Less than two weeks after launch, HBO Max has removed Gone With the Wind from its streaming offering. It’s a significant move given the film’s popularity and status as the highest-grossing movie of all time when box office numbers are adjusted for inflation.
From an HBO Max spokesperson:
Gone With the Wind is a product of its time and depicts some of the ethnic and racial prejudices that have, unfortunately, been commonplace in American society. These racist depictions were wrong then and are wrong today, and we felt that to keep this title up without an explanation and a denouncement of those depictions would be irresponsible. These depictions are certainly counter to WarnerMedia’s values, so when we return the film to HBO Max, it will return with a discussion of its historical context and a denouncement of those very depictions, but will be presented as it was originally created, because to do otherwise would be the same as claiming these prejudices never existed. If we are to create a more just, equitable and inclusive future, we must first acknowledge and understand our history.
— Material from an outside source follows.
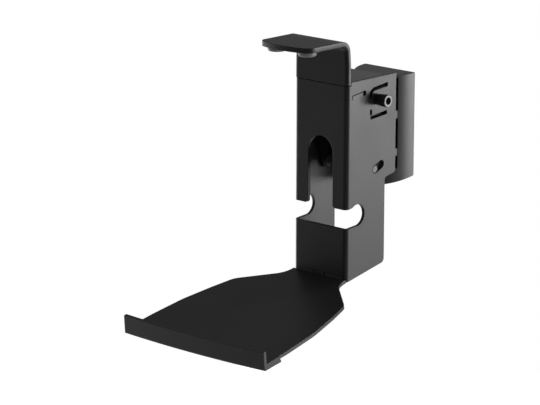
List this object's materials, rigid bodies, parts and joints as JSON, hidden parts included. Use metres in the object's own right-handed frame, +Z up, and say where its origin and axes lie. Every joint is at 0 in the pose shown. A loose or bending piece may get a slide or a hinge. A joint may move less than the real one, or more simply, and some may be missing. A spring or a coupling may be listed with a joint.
{
  "type": "speaker wall bracket",
  "caption": "Wall bracket for a table-top speaker: folded column with flared sloping shelf and lip, sliding top hook, tilt and swivel behind a covered wall plate.",
  "frame": {"origin": "middle of the wall unit's screw pattern, in the wall plane", "axes": "+Y into the wall, +Z up, +X to the right as seen from the room"},
  "size_m": [0.1606, 0.251, 0.2442],
  "materials": {
    "black_coat": "satin black powder coat",
    "screw_black": "blackened steel, satin",
    "pin_steel": "satin dark grey",
    "zinc": "zinc plated, satin",
    "cover_plastic": "fine matt black",
    "cap_plastic": "matt black",
    "nylon": "natural nylon, matt",
    "rubber": "matt black rubber"
  },
  "bodies": {
    "wall_unit": {"wall_plate": "zinc", "wall_bracket": "zinc", "wall_cover": "cover_plastic", "swivel_bolt": "zinc", "swivel_nut": "zinc", "plain_washers": "zinc", "friction_washers": "nylon"},
    "swivel_yoke": {"tilt_yoke": "black_coat", "swivel_tongues": "black_coat", "swivel_spacer": "zinc", "limit_pins": "pin_steel"},
    "arm": {"arm_column": "black_coat", "column_cap": "cap_plastic", "rear_edge_strips": "rubber", "pivot_studs": "zinc", "pivot_rings": "zinc", "pivot_washers": "nylon", "clamp_screw": "screw_black", "clamp_washer": "zinc", "clamp_nut": "zinc", "slide_shim": "nylon", "slide_studs": "zinc", "slide_washers": "zinc", "slide_nuts": "zinc", "front_lip": "black_coat", "lip_screws": "screw_black"},
    "hook": {"top_hook": "black_coat", "hook_slide": "zinc", "hook_pads": "rubber"}
  },
  "joints": [
    {"name": "swivel", "type": "hinge", "parent": "wall_unit", "child": "swivel_yoke", "pos_m": [0, -0.02, 0], "axis": [0, 0, 1], "range_deg": [-20, 20]},
    {"name": "tilt", "type": "hinge", "parent": "swivel_yoke", "child": "arm", "pos_m": [0, -0.076, 0.0333], "axis": [-1, 0, 0], "range_deg": [0, 7]},
    {"name": "hook_slide", "type": "slide", "parent": "arm", "child": "hook", "axis": [0, 0, 1], "range_m": [0, 0.02]}
  ]
}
On Monday, Academy Award winning writer-director John Ridley (12 Years a Slave) called for the film’s removal from HBO Max, saying “It doesn’t just ‘fall short’ with regard to representation. It is a film that glorifies the antebellum south. It is a film that, when it is not ignoring the horrors of slavery, pauses only to perpetuate some of the most painful stereotypes of people of color.”
Indeed, the 1939 film is not aging well in an era of protests against police brutality and racial injustice. The Southern-set Civil War epic portrays slaves as mostly happy with their lot and loyal to their owners to the end. It also plays down — if not eliminates altogether — the horrors of slavery, even as it romanticizes the suffering of Vivien Leigh’s Scarlett O’Hara before, during and after the Civil War.
Continued Ridley:
It is a film that, as part of the narrative of the “Lost Cause,” romanticizes the Confederacy in a way that continues to give legitimacy to the notion that the secessionist movement was something more, or better, or more noble than what it was — a bloody insurrection to maintain the “right” to own, sell and buy human beings.
Gone With the Wind won 8 competitive Oscars, including the first Oscar ever awarded to a black person. That statue went to Hattie McDaniel for her role as the ever-loyal house slave Mammie. It also was awarded Best Picture; Best Director; Best Actress in a Leading Role; Best Writing, Screenplay; Best Cinematography, Color; Best Film Editing and Best Art Direction.
AFI ranked Gone With the Wind as the fourth best film ever made on its 100 Best Movies of All Time list.
The removal comes on the same day that Deadline confirmed Paramount Network had pulled Cops. The show was pulled last week in the aftermath of George Floyd’s death. The series will not be coming back.